One of the lessons of this last year has been that courage has many meanings.
This week has been harder. It's been more difficult to survive the last 4 days than the last 4 weeks. I'm extremely tired, unbelievably busy, and not sleeping well at all. I went to see the psychologist for an extra time today because I am too afraid to let anything slip.
Calling to get that appointment was really, really hard. It's been a big thing how long I've gone without extra time, and now that must re-start. But that wasn't the hardest thing I did this week.
Something I rarely speak of on this blog is the effect of my illness on my faith. I don't speak of it because it can be hard for outsiders to understand and I have been very, very badly hurt by people thinking they were correcting me. I am well aware I am not strong enough to be open to debate. However, the effects are profound. I can't go to church because it is too stimulating, requires too much attention, and I can't read the Bible. It is too far beyond my cognitive skills. I can't understand it, focus on it, etc. I can use OT skills to break down many reasons why, but that doesn't matter. Regardless, something I want and believe in and NEED in my life isn't there and I have suffered because of this.

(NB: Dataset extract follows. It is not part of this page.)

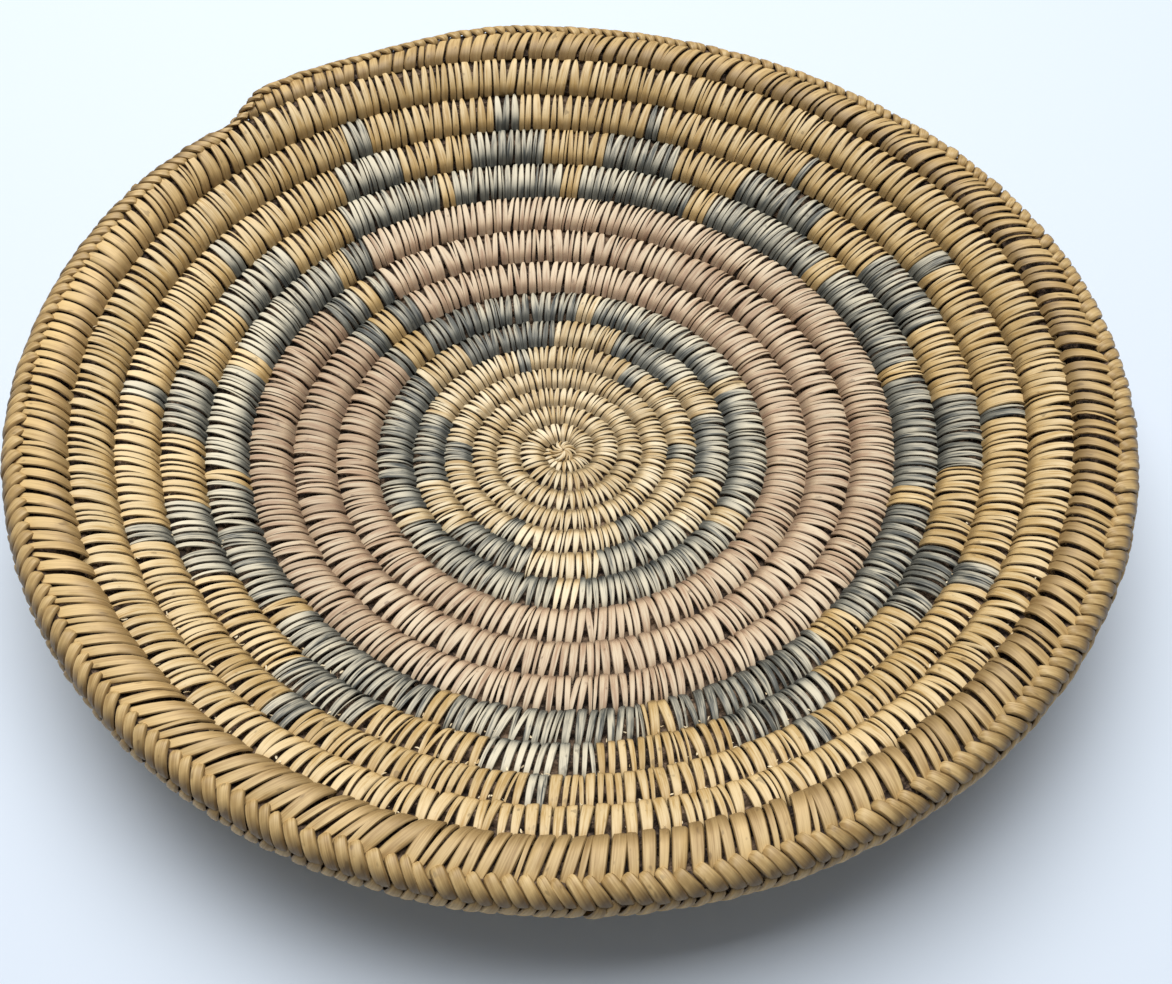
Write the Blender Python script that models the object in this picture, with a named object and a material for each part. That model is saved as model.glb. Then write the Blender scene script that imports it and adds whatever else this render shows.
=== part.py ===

For some time now we have discussed the possibility of my switching to a children's Bible. Coming to terms with this need has been harder than I thought, and I never thought it would be easy. Even hearing the suggestion hurt. Then as I started shopping for one I learned that I had to go to an even lower reading level than I thought to get something I knew would work. It took a while, but this week I bought it. It was my Christmas present to myself.
Tonight I started reading. It took some doing. I removed the dustcover so it looks less childlike, but the title still makes the target audience clear. But it's at my level, and I was glad.
I just am amazed at how much harder it can be to conquer pride than adversity.